Kirchheim. Recycling und Kreislaufwirtschaft treibt das Kirchheimer Unternehmen Feeß seit mehr als 70 Jahren mit menschlicher Intelligenz und Willenskraft voran: In der Region ist es führend in der Gewinnung sogenannter Primärbaustoffe aus recycliertem Bauschutt, aus denen zum Beispiel nachhaltiger R-Beton gewonnen wird. Dass die Branche Potenzial hat, einen wichtigen Beitrag zum Klimaschutz zu leisten, zeigt Alexander Feeß im firmeneigenen Kompetenzzentrum K3 beim Meeting der Wirtschaftsinitiative bwcon mit Experten aus der Digitalbranche. Ziel des Treffens mit Experten aus der Digitalbranche war es, Potenziale von Nachhaltigkeit und Künstlicher Intelligenz auszuloten. 

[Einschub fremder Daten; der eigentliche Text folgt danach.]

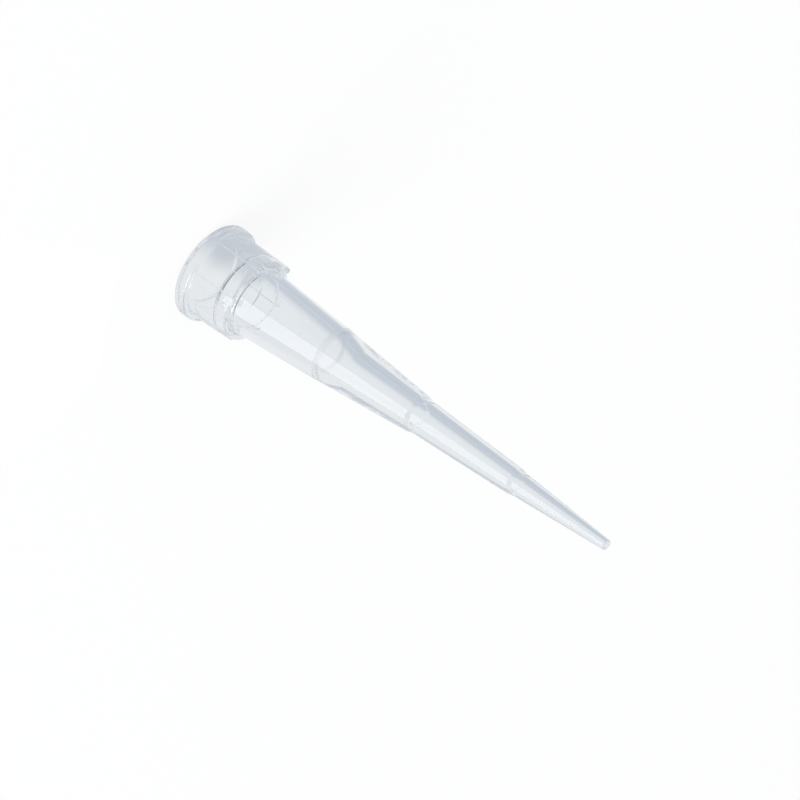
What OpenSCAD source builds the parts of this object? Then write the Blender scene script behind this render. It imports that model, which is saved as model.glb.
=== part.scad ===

Allein in Deutschland produziert die Bauwirtschaft 200 Millionen Tonnen Abfälle. Doch die können auf dem Firmengelände ihr „blaues Wunder“ erleben, denn die Waschanlage holt  aus Bauschutt sauberen Kies und sauberen Sand.

Ziel der Veranstalter ist es aber, Potenziale zu zeigen, wie aus umweltfreundlichen Technologien mittels KI noch mehr herausgeholt werden kann. So gab Experte Dr. Tehseen Rug von iteratec Einblicke in seine Arbeit, wie sein Unternehmen mit dem gezielten Einsatz von Künstlicher Intelligenz klimafreundlicheren Zement entwickelt hat. Um seine Motivation anschaulich zu machen, brachte er eine beeindruckende und beunruhigende Zahl mit: „Acht Prozent der weltweiten CO2-Emissionen entstehen durch die Zement- und Betonproduktion“, erklärte er. Mit KI konnte er gezielt Parameter wie Wirtschaftlichkeit, Festigkeit und nachhaltige Bestandteile bei der Betonentwicklung optimieren und gelangte deutlich schneller zu brauchbaren Ergebnissen als herkömmliche Labors.

 

Wird alles besser Dank KI

Kai Bullach, Klimaschutzbeauftragter der Stadt Kirchheim, zeigt noch Potenziale in der Mobilität mit smarten Elektrobussen und in der Landwirtschaft mit KI-gestützter Düngung. Wird also beim Klimaschutz alles besser mit KI?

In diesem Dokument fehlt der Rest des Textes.